I would have said it was the account that was hacked were it not for the email address appearing on the log in page. I am not saying I know what's happened, just what looks likely. I am happy to be corrected, that's why I asked on here.
Unless you have lent your tablet to the miscreants, it's most likely that the auto-fill details were completed by the website after the last use of the account.
Did Sainsbury's give you details of the address and name the account has been changed to?
If you I would suggest you report it to the police as a fraudulent transaction, if they have used their home address then they are fairly foolish...
If anyone has the technical ability and desire to hack an android tablet that's sat behind a router it's unlikely they'd be doing it just for just £350's worth of groceries.
I'd also assume this was Sainsbury's A/c not the hardware.
Slightly OT, but I'm getting a little bored of the "I've been hacked..." emails / DMs sent out by people on Twitter. Stop clicking on dodgy links, never install / run unexpected programs, and get some decent protection. It's highly unlikely that anyone has hacked you via Twitter; it's self-inflicted.
You will more than likely find it has filled out as a result of the auto fill.
When I start typing an email address in Chrome it starts by filling out someone else's email address until I get to the second letter as the first letter of my email address and the other persons both start with "s"
This is as a result of my phone running Chrome as well as my laptop so the two are synchronized,hence anyone I have emailed from my phone for instance is added as a contact to my Google account automatically.
Hence when I try typing my email address someone else's appears before mine.
I think you will find if you could dig deep enough the email address is probably someone you have dealt with in one way or another in the past.
This is an interesting and helpful thread.
On a PC or Mac a lot of the possible ways this could have been achieved would have been blocked or made less likely by use of a decent and up-to-date security suite, but it bet few (any?) of us use one on handheld devices. Do any of the handheld security apps help?

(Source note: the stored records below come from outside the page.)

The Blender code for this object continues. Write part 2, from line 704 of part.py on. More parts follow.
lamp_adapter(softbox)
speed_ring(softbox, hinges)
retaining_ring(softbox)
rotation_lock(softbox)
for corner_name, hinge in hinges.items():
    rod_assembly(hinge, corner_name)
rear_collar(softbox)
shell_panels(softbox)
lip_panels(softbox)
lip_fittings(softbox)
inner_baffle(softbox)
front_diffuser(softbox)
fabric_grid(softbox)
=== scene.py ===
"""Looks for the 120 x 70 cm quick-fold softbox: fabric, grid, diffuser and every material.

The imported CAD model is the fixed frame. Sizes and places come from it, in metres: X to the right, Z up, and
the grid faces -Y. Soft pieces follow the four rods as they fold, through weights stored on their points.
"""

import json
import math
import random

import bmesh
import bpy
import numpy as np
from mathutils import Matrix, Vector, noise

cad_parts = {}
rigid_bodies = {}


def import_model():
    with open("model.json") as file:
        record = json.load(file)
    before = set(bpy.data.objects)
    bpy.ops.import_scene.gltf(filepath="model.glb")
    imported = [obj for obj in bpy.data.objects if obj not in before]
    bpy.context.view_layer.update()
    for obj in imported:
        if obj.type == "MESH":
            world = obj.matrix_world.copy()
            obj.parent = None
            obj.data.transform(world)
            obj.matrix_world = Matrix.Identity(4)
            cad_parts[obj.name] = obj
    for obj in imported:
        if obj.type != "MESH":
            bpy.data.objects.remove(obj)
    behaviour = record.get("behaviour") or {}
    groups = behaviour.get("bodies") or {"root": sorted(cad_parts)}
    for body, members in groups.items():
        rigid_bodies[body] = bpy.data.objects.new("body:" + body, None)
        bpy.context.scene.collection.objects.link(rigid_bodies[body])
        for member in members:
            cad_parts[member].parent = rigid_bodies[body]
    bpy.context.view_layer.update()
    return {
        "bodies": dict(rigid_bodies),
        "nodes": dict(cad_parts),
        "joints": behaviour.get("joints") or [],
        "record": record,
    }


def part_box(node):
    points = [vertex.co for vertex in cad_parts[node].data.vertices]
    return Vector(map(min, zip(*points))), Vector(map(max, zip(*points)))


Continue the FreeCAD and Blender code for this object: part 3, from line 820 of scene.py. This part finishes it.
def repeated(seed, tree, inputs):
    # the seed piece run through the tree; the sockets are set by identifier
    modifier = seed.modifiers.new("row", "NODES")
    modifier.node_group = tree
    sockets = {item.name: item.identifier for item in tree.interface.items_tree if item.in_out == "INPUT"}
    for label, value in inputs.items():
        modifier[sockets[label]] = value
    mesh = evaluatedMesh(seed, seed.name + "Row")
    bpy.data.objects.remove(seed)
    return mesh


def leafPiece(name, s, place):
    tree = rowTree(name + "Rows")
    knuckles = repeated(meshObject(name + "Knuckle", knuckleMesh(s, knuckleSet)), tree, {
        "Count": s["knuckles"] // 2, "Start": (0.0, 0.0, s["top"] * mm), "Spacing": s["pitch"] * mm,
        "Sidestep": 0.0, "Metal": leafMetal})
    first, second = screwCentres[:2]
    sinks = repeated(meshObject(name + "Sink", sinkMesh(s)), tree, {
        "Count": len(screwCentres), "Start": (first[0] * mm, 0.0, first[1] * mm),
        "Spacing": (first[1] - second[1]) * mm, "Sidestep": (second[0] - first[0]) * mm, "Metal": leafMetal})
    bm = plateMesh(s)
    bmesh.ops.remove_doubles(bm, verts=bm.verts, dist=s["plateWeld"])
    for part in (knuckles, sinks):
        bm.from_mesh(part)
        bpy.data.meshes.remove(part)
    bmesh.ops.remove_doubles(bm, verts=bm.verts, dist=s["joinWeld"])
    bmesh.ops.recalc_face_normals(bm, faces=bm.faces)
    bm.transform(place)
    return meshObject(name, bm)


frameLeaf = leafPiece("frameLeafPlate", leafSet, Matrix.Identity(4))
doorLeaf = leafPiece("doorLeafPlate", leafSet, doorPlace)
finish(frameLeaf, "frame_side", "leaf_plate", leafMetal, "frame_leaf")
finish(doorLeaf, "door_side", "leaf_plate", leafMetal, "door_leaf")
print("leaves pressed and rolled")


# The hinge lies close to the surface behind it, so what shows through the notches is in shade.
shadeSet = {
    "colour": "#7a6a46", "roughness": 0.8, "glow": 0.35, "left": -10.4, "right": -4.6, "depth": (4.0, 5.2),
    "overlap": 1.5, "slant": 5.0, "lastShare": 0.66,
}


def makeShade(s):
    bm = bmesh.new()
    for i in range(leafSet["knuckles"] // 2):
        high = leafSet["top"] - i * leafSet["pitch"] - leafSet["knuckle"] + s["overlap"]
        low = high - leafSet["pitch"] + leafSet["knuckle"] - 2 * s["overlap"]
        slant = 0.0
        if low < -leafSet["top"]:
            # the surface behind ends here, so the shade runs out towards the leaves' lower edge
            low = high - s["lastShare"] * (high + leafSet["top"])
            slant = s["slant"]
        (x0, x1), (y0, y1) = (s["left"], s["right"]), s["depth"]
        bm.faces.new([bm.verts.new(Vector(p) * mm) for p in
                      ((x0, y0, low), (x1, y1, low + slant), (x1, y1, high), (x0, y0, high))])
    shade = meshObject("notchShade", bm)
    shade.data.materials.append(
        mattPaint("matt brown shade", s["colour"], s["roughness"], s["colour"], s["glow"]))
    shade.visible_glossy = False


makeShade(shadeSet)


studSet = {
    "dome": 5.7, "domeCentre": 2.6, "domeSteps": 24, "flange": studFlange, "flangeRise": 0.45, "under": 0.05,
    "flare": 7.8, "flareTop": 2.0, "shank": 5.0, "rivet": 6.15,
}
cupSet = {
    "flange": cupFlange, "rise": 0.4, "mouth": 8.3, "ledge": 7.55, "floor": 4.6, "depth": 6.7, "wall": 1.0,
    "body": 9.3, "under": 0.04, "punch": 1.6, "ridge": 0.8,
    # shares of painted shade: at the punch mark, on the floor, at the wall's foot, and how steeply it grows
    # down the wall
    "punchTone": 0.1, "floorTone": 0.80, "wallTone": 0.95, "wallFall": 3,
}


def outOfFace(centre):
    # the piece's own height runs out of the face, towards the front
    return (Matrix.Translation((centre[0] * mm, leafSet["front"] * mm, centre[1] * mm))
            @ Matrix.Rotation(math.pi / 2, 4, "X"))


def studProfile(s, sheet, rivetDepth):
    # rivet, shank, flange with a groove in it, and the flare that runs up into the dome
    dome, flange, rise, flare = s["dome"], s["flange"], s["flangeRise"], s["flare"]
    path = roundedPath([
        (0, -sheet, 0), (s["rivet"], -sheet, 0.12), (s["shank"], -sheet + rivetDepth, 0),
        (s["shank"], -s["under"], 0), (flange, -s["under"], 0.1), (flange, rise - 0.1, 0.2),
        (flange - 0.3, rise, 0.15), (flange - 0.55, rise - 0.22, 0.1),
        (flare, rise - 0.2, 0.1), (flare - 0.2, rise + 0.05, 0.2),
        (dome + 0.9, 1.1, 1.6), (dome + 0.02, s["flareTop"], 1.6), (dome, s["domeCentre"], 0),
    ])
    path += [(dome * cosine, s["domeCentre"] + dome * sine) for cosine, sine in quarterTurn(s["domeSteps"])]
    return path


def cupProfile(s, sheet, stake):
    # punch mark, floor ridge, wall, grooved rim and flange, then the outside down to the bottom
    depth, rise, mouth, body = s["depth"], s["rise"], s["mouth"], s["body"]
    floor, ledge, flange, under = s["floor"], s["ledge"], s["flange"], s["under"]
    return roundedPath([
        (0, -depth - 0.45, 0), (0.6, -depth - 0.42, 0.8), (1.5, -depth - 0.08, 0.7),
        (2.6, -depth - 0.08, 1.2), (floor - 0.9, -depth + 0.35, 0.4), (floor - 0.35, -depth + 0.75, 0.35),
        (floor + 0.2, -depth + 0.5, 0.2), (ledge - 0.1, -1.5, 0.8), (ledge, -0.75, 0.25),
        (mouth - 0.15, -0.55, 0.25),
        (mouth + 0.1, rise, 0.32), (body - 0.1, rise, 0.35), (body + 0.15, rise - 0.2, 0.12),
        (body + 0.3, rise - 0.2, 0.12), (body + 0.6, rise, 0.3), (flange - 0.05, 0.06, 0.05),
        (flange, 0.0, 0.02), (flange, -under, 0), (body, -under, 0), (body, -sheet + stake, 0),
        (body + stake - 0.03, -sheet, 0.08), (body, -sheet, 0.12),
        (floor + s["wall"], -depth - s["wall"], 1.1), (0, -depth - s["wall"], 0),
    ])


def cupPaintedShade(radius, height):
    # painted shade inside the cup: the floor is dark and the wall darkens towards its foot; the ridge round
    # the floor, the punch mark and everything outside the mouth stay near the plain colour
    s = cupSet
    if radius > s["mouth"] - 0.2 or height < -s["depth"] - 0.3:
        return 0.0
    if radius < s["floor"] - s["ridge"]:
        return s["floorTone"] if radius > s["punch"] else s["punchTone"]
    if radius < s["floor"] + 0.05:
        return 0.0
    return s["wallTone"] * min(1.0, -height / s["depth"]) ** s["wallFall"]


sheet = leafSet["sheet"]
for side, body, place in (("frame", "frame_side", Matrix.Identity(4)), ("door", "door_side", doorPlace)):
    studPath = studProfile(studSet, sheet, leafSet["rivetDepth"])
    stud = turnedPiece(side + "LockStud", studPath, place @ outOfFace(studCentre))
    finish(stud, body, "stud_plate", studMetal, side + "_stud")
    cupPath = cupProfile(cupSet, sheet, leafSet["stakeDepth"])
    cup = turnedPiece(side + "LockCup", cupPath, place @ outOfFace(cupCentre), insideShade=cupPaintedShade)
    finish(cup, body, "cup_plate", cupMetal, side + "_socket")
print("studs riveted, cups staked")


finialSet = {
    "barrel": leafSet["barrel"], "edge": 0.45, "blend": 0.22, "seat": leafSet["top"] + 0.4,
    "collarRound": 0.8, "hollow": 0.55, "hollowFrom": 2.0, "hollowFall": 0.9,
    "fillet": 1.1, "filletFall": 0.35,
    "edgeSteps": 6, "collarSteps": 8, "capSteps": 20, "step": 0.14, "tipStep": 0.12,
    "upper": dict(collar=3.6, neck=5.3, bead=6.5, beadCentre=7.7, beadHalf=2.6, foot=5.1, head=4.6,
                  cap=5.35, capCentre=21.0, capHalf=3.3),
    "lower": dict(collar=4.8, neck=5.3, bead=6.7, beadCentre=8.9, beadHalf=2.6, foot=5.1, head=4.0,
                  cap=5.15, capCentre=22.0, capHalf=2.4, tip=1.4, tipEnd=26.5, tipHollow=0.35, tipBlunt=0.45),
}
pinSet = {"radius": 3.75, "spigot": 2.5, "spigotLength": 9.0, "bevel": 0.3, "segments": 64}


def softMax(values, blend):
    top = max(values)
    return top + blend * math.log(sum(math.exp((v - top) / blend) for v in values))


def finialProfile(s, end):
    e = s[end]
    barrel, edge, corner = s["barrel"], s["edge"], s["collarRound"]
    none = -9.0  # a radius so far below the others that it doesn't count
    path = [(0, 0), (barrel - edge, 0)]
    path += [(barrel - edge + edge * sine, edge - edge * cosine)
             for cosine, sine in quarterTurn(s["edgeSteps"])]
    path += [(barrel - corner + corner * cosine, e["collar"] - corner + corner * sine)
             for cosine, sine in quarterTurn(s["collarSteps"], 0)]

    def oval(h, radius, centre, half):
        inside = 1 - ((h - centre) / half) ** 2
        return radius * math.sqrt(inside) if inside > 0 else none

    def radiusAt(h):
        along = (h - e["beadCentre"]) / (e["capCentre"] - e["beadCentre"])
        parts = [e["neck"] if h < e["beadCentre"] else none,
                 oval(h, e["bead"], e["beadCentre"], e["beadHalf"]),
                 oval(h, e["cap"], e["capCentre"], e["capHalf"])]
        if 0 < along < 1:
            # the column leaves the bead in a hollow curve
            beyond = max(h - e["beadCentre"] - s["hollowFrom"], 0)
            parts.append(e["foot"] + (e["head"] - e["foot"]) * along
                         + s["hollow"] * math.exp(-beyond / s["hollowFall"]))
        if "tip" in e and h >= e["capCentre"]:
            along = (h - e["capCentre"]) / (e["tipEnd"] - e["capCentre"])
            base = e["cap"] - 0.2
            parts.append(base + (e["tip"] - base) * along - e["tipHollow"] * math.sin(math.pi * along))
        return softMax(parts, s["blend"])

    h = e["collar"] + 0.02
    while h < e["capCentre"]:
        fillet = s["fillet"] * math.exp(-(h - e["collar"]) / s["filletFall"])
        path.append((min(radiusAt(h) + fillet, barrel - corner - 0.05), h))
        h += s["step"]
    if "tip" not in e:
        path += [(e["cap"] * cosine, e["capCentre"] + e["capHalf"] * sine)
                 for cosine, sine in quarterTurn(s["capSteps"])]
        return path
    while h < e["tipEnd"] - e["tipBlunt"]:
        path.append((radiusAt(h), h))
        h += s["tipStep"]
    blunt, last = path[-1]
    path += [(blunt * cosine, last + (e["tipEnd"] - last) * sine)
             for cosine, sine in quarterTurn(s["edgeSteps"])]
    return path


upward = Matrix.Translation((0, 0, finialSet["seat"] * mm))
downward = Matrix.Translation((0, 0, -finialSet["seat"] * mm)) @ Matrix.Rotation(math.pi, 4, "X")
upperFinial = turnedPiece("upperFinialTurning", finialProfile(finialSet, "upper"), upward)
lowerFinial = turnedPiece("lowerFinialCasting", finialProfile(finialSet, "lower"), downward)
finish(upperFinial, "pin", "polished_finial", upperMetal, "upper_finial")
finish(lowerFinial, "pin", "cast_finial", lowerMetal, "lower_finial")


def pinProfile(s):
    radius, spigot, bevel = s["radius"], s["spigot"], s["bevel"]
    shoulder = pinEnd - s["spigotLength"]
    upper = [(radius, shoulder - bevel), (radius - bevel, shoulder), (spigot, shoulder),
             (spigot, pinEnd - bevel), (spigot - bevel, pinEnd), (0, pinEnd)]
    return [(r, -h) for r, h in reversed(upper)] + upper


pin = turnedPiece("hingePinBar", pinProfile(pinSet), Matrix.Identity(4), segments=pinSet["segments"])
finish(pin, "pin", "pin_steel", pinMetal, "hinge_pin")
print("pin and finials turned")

My understanding of Lookout (and find my iPhone! plus a load of others) is that they just find and wipe a stolen device, and some do a few extra things like photographing the perpetrator. How would that help here?
Given it's apparently possible to hack fairly dumb devices if they are connected to home networks then anything is possible. Clearly tablets need decent security software to be safe (ish) in the modern world.
Nope, autofill is a cookie stored by the computer.
I'm guessing, but since Sainsbury's quickly shutdown the account, I'd say they've been the ones compromised, and the cookie has been injected on the next visit.
Without the cookie injected, the previous one stored on the tablet would've had an unending expiry or one a few years from first created, and the OP's original details displayed.
I'm quite aware how it works, I was trying to simplify my posting.